The most successful programs combine elements of both, offering immediate incentives for specific actions alongside higher-value rewards for consistent partnership.
What types of rewards work best for distributor incentive programs?
Effective distributor incentive programs offer diverse reward options. Offering a mix of monetary and non-monetary incentives allows distributors to select rewards that align with their individual preferences and business priorities, leading to higher engagement across your distributor network.
How long should a distributor incentive program run?
Short-term contests and promotions should rotate quarterly to maintain freshness and excitement. For long-term rebate and loyalty programs, you should only need to refresh them every year or two – with regular performance reviews to monitor performance.
How do you measure the success of a distributor incentive program?
Effective measurement requires tracking key performance indicators across three areas:
- Engagement
- Business impact
- Financial returns
Start by monitoring how distributors interact with the program through participation rates, reward redemption patterns, and portal activity. These engagement signals help you understand whether the program resonates with your audience.
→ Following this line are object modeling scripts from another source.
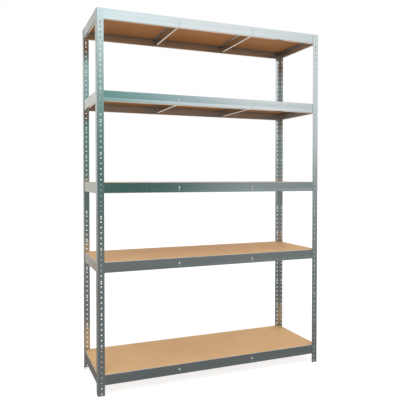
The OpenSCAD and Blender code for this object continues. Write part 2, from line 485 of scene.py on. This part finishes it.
def fibreboard(name):
    """Pressed wood fibre: flecks and soft clouds, painted shade on a browner underside, darker sawn
    edges.
    """
    material, n = new_material(name)
    place = n.new("ShaderNodeTexCoord").outputs["Object"]
    fibres = n.noise(n.mapped(place, (0.35, 1.0, 1.0)), 1400.0, 5.0, 0.65)
    flecks = n.noise(place, 420.0, 3.0, 0.6)
    clouds = n.noise(place, 7.0, 4.0, 0.55)
    layers = n.noise(n.mapped(place, (1.0, 1.0, 9.0)), 300.0, 4.0, 0.6)
    facing = n.new("ShaderNodeNewGeometry").outputs["Normal"]
    upward = n.new("ShaderNodeSeparateXYZ", {0: facing}).outputs[2]
    edge = n.ramp(n.math("ABSOLUTE", upward), 0.85, 0.35)
    painted_underside_shade = n.ramp(upward, 0.0, -0.6)

    colour = n.mix(n.ramp(clouds, 0.3, 0.7), (0.650, 0.388, 0.186), (0.735, 0.448, 0.222))
    colour = n.mix(n.ramp(fibres, 0.5, 0.78, 0.0, 0.40), colour, (0.40, 0.235, 0.11))
    colour = n.mix(n.ramp(flecks, 0.58, 0.75, 0.0, 0.35), colour, (0.86, 0.59, 0.33))
    # painted shade: faces that look down are mixed towards a darker, redder brown
    colour = n.mix(n.math("MULTIPLY", painted_underside_shade, 0.35), colour, (0.60, 0.25, 0.085))
    sawn = n.mix(n.ramp(layers, 0.35, 0.7), (0.33, 0.20, 0.10), (0.54, 0.35, 0.19))
    colour = n.mix(edge, colour, sawn)
    rough = n.math("ADD", n.ramp(clouds, 0.3, 0.7, 0.58, 0.66), n.math("MULTIPLY", edge, 0.2))
    height = n.math("ADD", fibres, n.math("MULTIPLY", n.math("MULTIPLY", layers, edge), 2.0))
    bump = n.new("ShaderNodeBump", {"Height": height, "Strength": 0.25, "Distance": 0.0003})
    shader = n.new("ShaderNodeBsdfPrincipled", {
        "Base Color": colour, "Roughness": rough, "Normal": bump.outputs[0],
    })
    shader.inputs["Specular IOR Level"].default_value = 0.35
    n.new("ShaderNodeOutputMaterial", {"Surface": shader.outputs[0]})
    return material


along_x = galvanised("zinc_along_x", (0.02, 1.0, 1.0), 0.13, 0.0)
along_y = galvanised("zinc_along_y", (1.0, 0.02, 1.0), 0.15, 0.0)
along_z = galvanised("zinc_along_z", (1.0, 1.0, 0.02), 0.17, 0.1)
# The studs' paler, more diffuse zinc is a painted glint, so that the studs show as bright dots.
stud_zinc_painted_glint = galvanised("pressed_zinc_painted_glint", (1.0, 1.0, 1.0), 0.4, 0.9, 0.4)
sheltered_zinc = galvanised("sheltered_zinc", (1.0, 9.0, 9.0), 0.3, 0.0)
fibre = fibreboard("pressed_fibre")


# ---------------------------------------------------------------- uprights and splices

corner_low, corner_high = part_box("upright_front_left_lower")
frame_left = corner_low.x
frame_front = corner_low.y
frame_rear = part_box("upright_rear_left_lower")[1].y
frame_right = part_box("upright_front_right_lower")[1].x
upright_length = corner_high.z - corner_low.z
width = frame_right - frame_left
depth = frame_rear - frame_front
bar_reach = width / 6


def corner_frame(end, side):
    """Maps x and y, measured inwards from a corner of the unit, and a height to the scene.

    Returns the mapping and the way out of that corner along x.
    """
    x0, sx = (frame_left, 1) if side == "left" else (frame_right, -1)
    y0, sy = (frame_front, 1) if end == "front" else (frame_rear, -1)

    def to_corner(x, y, z):
        return np.array((x0 + sx * x, y0 + sy * y, z))

    return to_corner, np.array((-sx, 0, 0))


def angle_line(leg):
    """Centre line of an angle from the end of one leg round the bend to the end of the other.

    Returns the line and the rows of it that are the two legs.
    """
    h = ANGLE_SHEET / 2
    corners = [(leg, h, 0), (leg - BURR, h, 0), (h, h, ANGLE_BEND), (h, leg - BURR, 0), (h, leg, 0)]
    line, straights = folded(corners)
    return line, (straights[1], straights[2])


def along_leg(line, legs, row, at):
    """How far along a leg's row of the line the line of holes lies."""
    x, y = line[row]
    return abs(x - at) if row == legs[0] else abs(y - at)


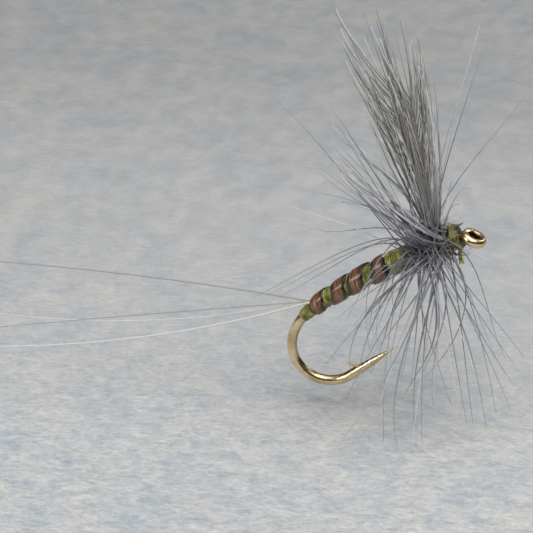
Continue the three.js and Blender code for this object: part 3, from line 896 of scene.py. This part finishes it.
def hackle():
    """The hackle wound in turns, each with its length of stem, its barbs and the down at their feet."""
    chance = random.Random(HACKLE_SEED)
    turns = [Strands() for _ in range(HACKLE_TURNS)]
    pitch = (HACKLE_TO - HACKLE_FROM) / HACKLE_TURNS
    for row, strands in enumerate(turns):
        start = HACKLE_TO - pitch * row
        stem = []
        for i in range(HACKLE_STEM_STEPS + 1):
            share = i / HACKLE_STEM_STEPS
            stem.append(beside_wire(start - pitch * share, HACKLE_RING, 2 * math.pi * share))
        # the stem is darker partly in its own colour, partly as painted shade deep in the collar
        strands.add(stem, [HACKLE_STEM_RADIUS] * len(stem), sides=8, shade=-0.9)
        for _ in range(FLUE_PER_TURN):
            flue(strands, start - pitch * chance.random(), chance)
    for sweep in HACKLE_SWEEPS:
        for _ in range(sweep["count"]):
            tip = Vector([chance.gauss(*pair) for pair in zip(sweep["tip"], sweep["scatter"])])
            bow = Vector([chance.gauss(side, sweep["loose"]) for side in sweep["bow"]])
            thick = sweep["thick"] * chance.uniform(0.75, 1.15)
            s = sweep["at"] + chance.uniform(-0.9, 0.9)
            hackle_barb(turns, s, tip, bow, thick, chance.random() ** 1.6, chance)
    for tip, lift, pale in STRAY_BARBS:
        facing = Vector(tip) + UP * STRAY_RISE
        thick = STRAY_RADIUS + STRAY_THICKENING * abs(lift)
        hackle_barb(turns, 1.5 - 0.15 * tip[0], Vector(tip), UP * lift, thick, pale, chance, facing)
    snipped_ends(turns[-1])
    for row, strands in enumerate(turns):
        made = strands.piece(f"hackle_turn_{row + 1}_barbs", HACKLE_FEATHER)
        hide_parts(f"hackle_turn_{row + 1}")
        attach(made, "dressed_hook")


def snipped_ends(strands):
    """Stumps of barbs that were cut off above the head."""
    for lean in (-0.3, 0.25, 0.6):
        start = HEAD_CENTRE + Vector((0.15 * lean, -0.25 + 0.2 * lean, 0.6))
        middle = start + Vector((0.12, 0.02, 0.22))
        end = start + Vector((0.25 + 0.15 * lean, 0.03, 0.4))
        strands.add([start, middle, end], (0.05, 0.045, 0.04), sides=6, shade=-0.6)


def hackle_barb(turns, s, tip, bow, thick, shade, chance, facing=None):
    """One barb: it stands out from the stem, then bends away to its tip. facing is the way it sets out,
    where that is not straight to its tip."""
    facing = facing or tip
    s = min(max(s, HACKLE_FROM + 0.02), HACKLE_TO - 0.02)
    row = min(int((HACKLE_TO - s) / (HACKLE_TO - HACKLE_FROM) * HACKLE_TURNS), HACKLE_TURNS - 1)
    straight = math.atan2(-facing.y, facing.z)
    beside = math.copysign(math.pi / 2, straight)
    angle = between(straight, beside, chance.uniform(0, 0.75)) + chance.gauss(0, 0.12)
    root = beside_wire(s, HACKLE_RING, angle)
    radial = (root - on_wire(s)[0]).normalized()
    end = HEAD_CENTRE + tip
    end.z = max(end.z, TIP_HEIGHT + chance.uniform(0, 0.25))
    end.y = min(max(end.y, -HACKLE_REACH), HACKLE_REACH)
    length = (end - root).length
    first = between(root, end, 0.3) * 0.45 + (root + radial * 0.3 * length) * 0.55 + bow
    second = between(root, end, 0.68) + bow * chance.uniform(-0.3, 1.1)
    for bend in (first, second):
        bend.z = max(bend.z, BEND_HEIGHT)
    line = bezier(root, first, second, end, HACKLE_BARB_POINTS)
    radii = tapered(thick, HAIR_TIP_RADIUS, len(line))
    turns[row].add(line, radii, sides=6, shade=shade, flat=0.75, side=radial.cross(UP) + FAR * 0.01)


def flue(strands, s, chance):
    """A short curl of down that lies back over the stem's turns."""
    angle = chance.uniform(0, 2 * math.pi)
    root = beside_wire(s, HACKLE_RING - 0.08, angle)
    middle, along, _ = on_wire(s)
    radial = (root - middle).normalized()
    around = along.cross(radial)
    drift = around * chance.gauss(0, 0.9) + along * chance.gauss(0, 0.6)
    length = chance.uniform(0.5, 1.1)
    first = root + radial * 0.35 * length
    second = first + radial * 0.15 * length + drift * 0.5 * length
    end = root + radial * chance.uniform(0.05, 0.5) * length + drift * length
    line = bezier(root, first, second, end, FLUE_POINTS)
    radii = tapered(chance.uniform(0.03, 0.055), HAIR_TIP_RADIUS, len(line))
    # darker tones: partly the down's own colour, partly painted shade among the barbs
    strands.add(line, radii, sides=5, shade=chance.uniform(-0.95, 0.75), flat=0.6)


# ---- floor and light ----
ROOM_GREYS = ((0.0, 0.35), (0.06, 0.35), (0.12, 0.03), (0.28, 0.05), (0.5, 0.3), (1.0, 0.9))  # height, grey
ROOM_STRENGTH = 0.45


def floor():
    """A wide sheet of paper under the fly."""
    half = 900
    corners = [Vector((x, y, 0)) for x, y in ((-half, -half), (half, -half), (half, half), (-half, half))]
    made = piece("floor", corners, [(0, 1, 2, 3)], paper())


def lamp(name, place, size, power, colour=(1, 1, 1)):
    """A square soft box that faces the fly."""
    data = bpy.data.lights.new(name, "AREA")
    data.size = size * MM
    data.energy = power
    data.color = colour
    made = bpy.data.objects.new(name, data)
    spot = Vector(place)
    made.location = spot * MM
    made.rotation_euler = spot.to_track_quat("Z", "Y").to_euler()
    bpy.context.scene.collection.objects.link(made)


def light():
    """Soft boxes in a room that is dark at eye level and bright overhead, for contrast on the wire."""
    lamp("key", (50, -45, 240), 240, 0.455)
    lamp("fill", (-260, -240, 160), 150, 0.42, (1, 0.98, 0.95))
    lamp("rim", (200, 260, 160), 120, 0.1)
    world = bpy.data.worlds.new("studio")
    world.use_nodes = True
    tree = world.node_tree
    way = tree.nodes.new("ShaderNodeTexCoord").outputs["Generated"]
    apart = tree.nodes.new("ShaderNodeSeparateXYZ")
    tree.links.new(way, apart.inputs[0])
    room = tree.nodes.new("ShaderNodeValToRGB")
    tree.links.new(apart.outputs["Z"], room.inputs["Fac"])
    for place, grey in ROOM_GREYS:
        mark = room.color_ramp.elements[0] if place == 0 else room.color_ramp.elements.new(place)
        mark.position = place
        mark.color = (grey, grey, 1.02 * grey, 1)
    tree.links.new(room.outputs["Color"], tree.nodes["Background"].inputs["Color"])
    tree.nodes["Background"].inputs["Strength"].default_value = ROOM_STRENGTH
    bpy.context.scene.world = world


bpy.context.scene.view_settings.view_transform = "Standard"
hook()
thread()
thread_end()
quill()
butts()
tail()
wing()
hackle()
floor()
light()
On the business side, compare sales performance during incentive periods against baseline metrics, and track changes in order frequency and customer retention rates. Finally, calculate program ROI by weighing incremental sales lift against total costs, including both platform fees and reward fulfillment expenses.
Building a Program That Delivers Results
Distributor incentive programs strengthen partnerships, drive sales growth, and create competitive advantages in crowded markets. By aligning your program goals with distributor motivations, providing diverse and valuable rewards, communicating effectively, and tracking performance rigorously, you create a system that benefits everyone involved.